Es gibt noch Ausnahmeregelungen, etwa wenn der Flüchtling an einer schweren Krankheit leidet, die in seiner Heimat nicht behandelt werden kann. Für die Entscheidung ist immer das Einzelschicksal maßgeblich, die Entscheider berücksichtigen auch medizinische Gutachten. Es können auch Sprach- und Textanalysen herangezogen werden - zum Beispiel wenn ein Migrant sagt, er sei aus Syrien, daran aber Zweifel bestehen. 
Wer als Flüchtling oder Asylbewerber anerkannt ist, kann sich für drei Jahre in Deutschland aufhalten. Danach kann er einen unbefristeten Aufenthaltstitel bekommen, wenn sich die Lage in seinem Heimatland nicht geändert hat. Wem "sudsidärer Schutz" gewährt wurde, bekommt eine Aufenthaltserlaubnis für ein Jahr, die von der Ausländerbehörde um zwei weitere Jahre verlängert werden kann.

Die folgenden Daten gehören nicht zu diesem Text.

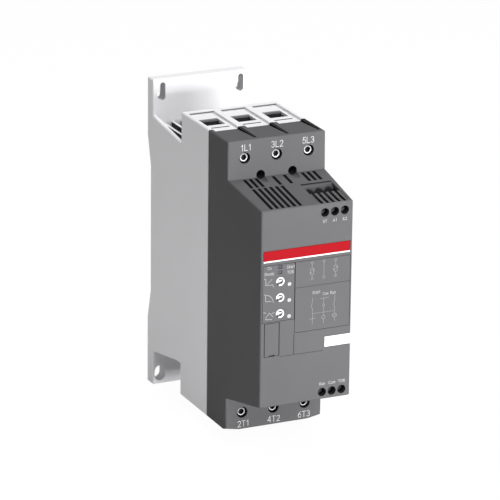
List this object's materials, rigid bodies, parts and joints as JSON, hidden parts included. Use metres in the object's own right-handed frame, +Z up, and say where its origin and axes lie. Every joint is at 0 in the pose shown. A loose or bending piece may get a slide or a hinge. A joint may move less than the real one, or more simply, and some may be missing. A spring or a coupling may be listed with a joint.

Seit Ende 2014 können Menschen aus Serbien, Mazedonien und Bosnien-Herzegowina schneller abgelehnt werden - diese Länder gelten nun als "sichere Herkunftsstaaten", die Behörden gehdavon aus, dass den Menschen in diesen Ländern keine Verfolgung droht. In der Bundesregierung wird derzeit diskutiert, ob auch die Balkanstaaten Albanien und der Kosovo zu "sicheren Herkunftsstaaten"

erklärt werden sollten,

 Die Opposition und Menschenrechtsorganisationen kritisieren jedoch, dass zum Beispiel Roma im Kosovo massiv diskriminiertwürden. Menschen, die vor dem Bürgerkrieg in Syrien geflohen sind, dürfen hingegen meistens in Deutschland bleiben.
Im Jahr 2015 wurden in den Monaten Januar bis April nur drei von mehr als 20.000 Asylanträgen von syrischen Flüchtlingen als unbegründet abgelehnt. In den EU-Ländern lag die Anerkennungsquote für syrische Flüchtlinge im vergangenen Jahr bei durchschnittlich 95 Prozent.
Insgesamt wurde im Jahr 2014 und in den ersten Monaten 2015 rund jeder dritte Asylantrag eines Flüchtlings in Deutschland positiv entschieden - de facto hat aber das BAMF jedem zweiten Asylantrag zugestimmt. Diese Differenz kommt zustande, weil viele Anträge sich anderweitig erledigt haben, etwa, weil die Bundesrepublik sich nicht zuständig sah und den Asylantrag an ein anderes EU-Land überstellt hat oder weil der Flüchtling aus anderen Gründen Recht hat, in Deutschland zu leben, zum Beispiel über den Familiennachzug.